* **AIM**: Begin at the first line below and copy each line exactly, ending with the line where "return sleeve.cut(rod_along_x(ROD_RADIUS +" appears.

++++++++

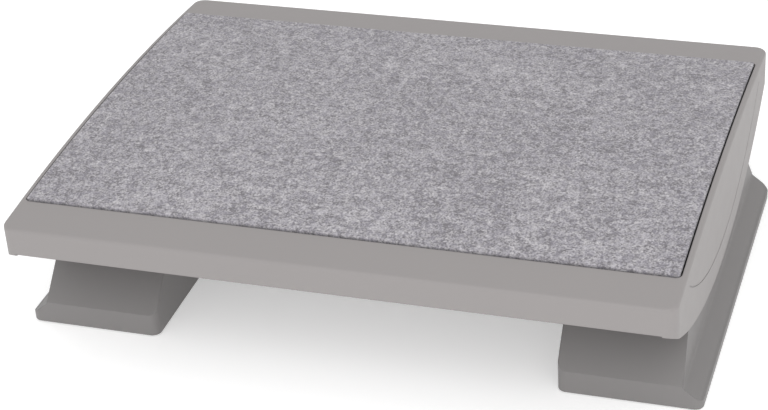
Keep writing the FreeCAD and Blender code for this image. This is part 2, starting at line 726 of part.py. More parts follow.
def make_roller(side, end):
    y, z = on_arc(ROD_ORBIT, end * STATION_DEG)
    x = side * RAIL_X
    roller = rod_along_x(ROLLER_RADIUS, x - ROLLER_WIDTH / 2, x + ROLLER_WIDTH / 2, y, z)
    rims = [e for e in roller.Edges if e.Curve.TypeId == "Part::GeomCircle"]
    roller = roller.makeChamfer(ROLLER_EDGE, rims)
    return roller.cut(rod_along_x(bush_radius(), x - ROLLER_WIDTH, x + ROLLER_WIDTH, y, z))


def make_bush(side, end):
    y, z = on_arc(ROD_ORBIT, end * STATION_DEG)
    half = ROLLER_WIDTH / 2 + BUSH_PROUD
    x = side * RAIL_X
    sleeve = rod_along_x(bush_radius(), x - half, x + half, y, z)
    return sleeve.cut(rod_along_x(ROD_RADIUS + BUSH_RUNNING_GAP, x - half, x + half, y, z))


def make_roller_washers():
    washers = []
    for end in ENDS.values():
        y, z = on_arc(ROD_ORBIT, end * STATION_DEG)
        for side in (-1, 1):
            near = ROLLER_WIDTH / 2 + BUSH_PROUD + WASHER_GAP
            x0, x1 = sorted((RAIL_X + side * near, RAIL_X + side * (near + WASHER_THICKNESS)))
            washer = rod_along_x(WASHER_RADIUS, x0, x1, y, z)
            washer = washer.cut(rod_along_x(ROD_RADIUS + ROD_HOLE_CLEARANCE, x0, x1, y, z))
            washers += [washer, mirrored(washer)]
    return group(washers)


def make_keeper(side, end):
    """Hook that stands beside the rail and reaches over its flange."""
    middle = end * STATION_DEG
    foot_deg = math.degrees((KEEPER_SCREW_BACK + KEEPER_FOOT_WIDTH / 2) / RAIL_RADIUS)
    lip_out = RAIL_RADIUS - RAIL_FLANGE_THICKNESS - KEEPER_FLANGE_GAP
    seat = RUNNER_TOP_RADIUS - KEEPER_SEAT_GAP
    ends = sorted((middle - end * foot_deg, middle + end * KEEPER_HALF_DEG))

    def part_of(r_in, r_out, deg0, deg1, near, far):
        x0, x1 = sorted((RAIL_X + side * near, RAIL_X + side * far))
        return arc_block(r_in, r_out, deg0, deg1, x0, x1)

    upright = part_of(lip_out - KEEPER_THICKNESS, seat, middle - KEEPER_HALF_DEG,
                      middle + KEEPER_HALF_DEG, keeper_inner(), keeper_outer())
    hook = part_of(lip_out - KEEPER_THICKNESS, lip_out, middle - KEEPER_HALF_DEG,
                   middle + KEEPER_HALF_DEG, keeper_inner() - KEEPER_REACH, keeper_outer())
    foot = part_of(seat - KEEPER_FOOT_THICKNESS, seat, ends[0], ends[1],
                   keeper_inner(), keeper_outer() + KEEPER_FOOT_WIDTH)
    keeper = joined([upright, hook, foot])
    for x, degrees in keeper_screw_places():
        keeper = keeper.cut(radial_pin(SCREW_RADIUS + SCREW_HOLE_CLEARANCE, seat - 2 * KEEPER_THICKNESS,
                                       seat + KEEPER_THICKNESS, degrees, x))
    return keeper


def make_keepers():
    return [make_keeper(side, end) for side in (-1, 1) for end in ENDS.values()]


def make_keeper_screws():
    screws = []
    head_r = RUNNER_TOP_RADIUS - KEEPER_SEAT_GAP - KEEPER_FOOT_THICKNESS - SCREW_HEAD_GAP
    for x, degrees in keeper_screw_places():
        shank = radial_pin(SCREW_RADIUS, head_r - SCREW_HEAD_HEIGHT / 2,
                           RUNNER_TOP_RADIUS + SCREW_BITE - SCREW_TIP_GAP, degrees, x)
        head = radial_pin(SCREW_HEAD_RADIUS, head_r - SCREW_HEAD_HEIGHT, head_r, degrees, x)
        socket = radial_pin(SCREW_SOCKET_RADIUS, head_r - SCREW_HEAD_HEIGHT,
                            head_r - SCREW_HEAD_HEIGHT + SCREW_SOCKET_DEPTH, degrees, x)
        screw = joined([shank, head]).cut(socket)
        screws += [screw, mirrored(screw)]
    return group(screws)


def all_nodes():
    """Every sub-part, by the name of its node."""
    nodes = {
        "platform_shell": make_platform_shell(),
        "mat_backing": make_mat_backing(),
        "felt_mat": make_felt_mat(),
        "rail_screws": make_rail_screws(),
        "stop_buffers": make_stop_buffers(),
        "base_plate_screws": make_plate_screws(),
        "rod_clips": make_rod_clips(),
        "roller_washers": make_roller_washers(),
        "keeper_screws": make_keeper_screws(),
    }
    right = {
        "arc_rail": make_arc_rail(),
        "runner_shell": make_runner_shell(),
        "base_plate": make_base_plate(),
        "floor_pads": group(make_floor_pads()),
        "keepers": group(make_keepers()),
    }
    for name, shape in right.items():
        nodes["right_" + name] = shape
        nodes["left_" + name] = mirrored(shape)
    for end_name, end in ENDS.items():
        nodes[end_name + "_cross_rod"] = make_cross_rod(end)
        for side_name, side in (("left", -1), ("right", 1)):
            nodes[end_name + "_" + side_name + "_roller"] = make_roller(side, end)
            nodes[end_name + "_" + side_name + "_bush"] = make_bush(side, end)
    return nodes


def write_nodes():
    os.makedirs("parts", exist_ok=True)
    for name, shape in all_nodes().items():
        size = shape.BoundBox
        print(name, "valid" if shape.isValid() else "NOT VALID", len(shape.Solids), "solids",
              "x %.2f %.2f y %.2f %.2f z %.2f %.2f" % (size.XMin, size.XMax, size.YMin, size.YMax,
                                                       size.ZMin, size.ZMax))
        shape.exportStep("parts/" + name + ".step")


write_nodes()
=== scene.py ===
"""Looks of a rocking footrest: grey mouldings, a needle felt mat and the parts beneath."""
import math

import bmesh
import bpy
from bpy.props import FloatProperty, FloatVectorProperty, PointerProperty
from mathutils import Matrix, Vector


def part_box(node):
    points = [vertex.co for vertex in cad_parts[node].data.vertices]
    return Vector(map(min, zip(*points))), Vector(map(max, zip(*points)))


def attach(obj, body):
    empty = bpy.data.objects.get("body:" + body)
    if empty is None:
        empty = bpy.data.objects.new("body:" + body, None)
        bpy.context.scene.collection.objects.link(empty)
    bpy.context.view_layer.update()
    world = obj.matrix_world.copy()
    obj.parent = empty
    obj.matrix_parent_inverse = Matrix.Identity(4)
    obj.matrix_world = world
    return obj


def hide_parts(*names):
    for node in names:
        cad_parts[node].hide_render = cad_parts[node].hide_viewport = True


bl_info = {
    "name": "Rocking Footrest",
    "version": (1, 0, 0),
    "blender": (4, 5, 0),
    "location": "View3D > Sidebar > Footrest",
    "description": "Dresses the frame of a rocking under desk footrest",
    "category": "Object",
}

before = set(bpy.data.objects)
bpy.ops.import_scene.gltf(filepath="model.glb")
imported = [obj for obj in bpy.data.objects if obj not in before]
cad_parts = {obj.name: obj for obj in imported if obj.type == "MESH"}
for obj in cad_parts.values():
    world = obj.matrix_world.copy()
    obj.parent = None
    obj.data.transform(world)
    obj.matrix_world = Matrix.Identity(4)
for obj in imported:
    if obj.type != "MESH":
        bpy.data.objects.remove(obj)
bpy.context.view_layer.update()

MM = 0.001
SIDES = ("left", "right")
ENDS = ("front", "rear")

MAT_LOW, MAT_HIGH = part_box("felt_mat")
BACKING_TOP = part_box("mat_backing")[1][2]
FELT_LIFT = 0.3 * MM  # left free between the felt and its backing
MERGE_DISTANCE = 0.01 * MM
CUT_EDGE_SEGMENTS = 3
CUT_EDGE_ANGLE = math.radians(50)
SMOOTH_ANGLE = math.radians(60)
EDGE_SAMPLES = 6
FIBRE_DIRECTIONS = 5
FIBRE_TURN = 0.66  # radians from one direction to the next
SENSOR_WIDTH = 36.0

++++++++

* **SOLUTION TO THIS PROBLEM**:
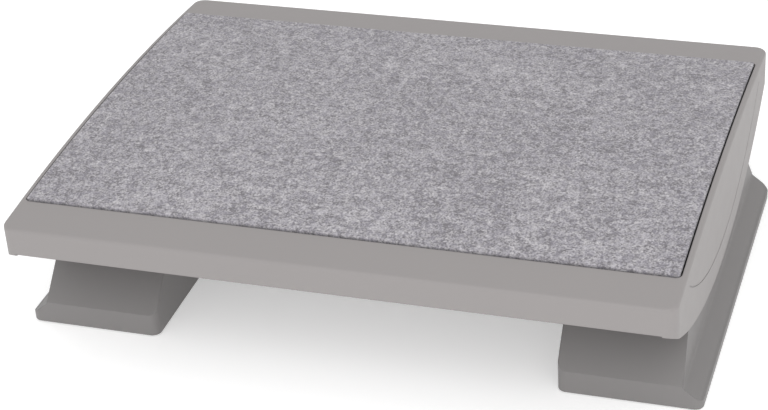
Keep writing the FreeCAD and Blender code for this image. This is part 2, starting at line 726 of part.py. More parts follow.
def make_roller(side, end):
    y, z = on_arc(ROD_ORBIT, end * STATION_DEG)
    x = side * RAIL_X
    roller = rod_along_x(ROLLER_RADIUS, x - ROLLER_WIDTH / 2, x + ROLLER_WIDTH / 2, y, z)
    rims = [e for e in roller.Edges if e.Curve.TypeId == "Part::GeomCircle"]
    roller = roller.makeChamfer(ROLLER_EDGE, rims)
    return roller.cut(rod_along_x(bush_radius(), x - ROLLER_WIDTH, x + ROLLER_WIDTH, y, z))


def make_bush(side, end):
    y, z = on_arc(ROD_ORBIT, end * STATION_DEG)
    half = ROLLER_WIDTH / 2 + BUSH_PROUD
    x = side * RAIL_X
    sleeve = rod_along_x(bush_radius(), x - half, x + half, y, z)
    return sleeve.cut(rod_along_x(ROD_RADIUS + BUSH_RUNNING_GAP, x - half, x + half, y, z))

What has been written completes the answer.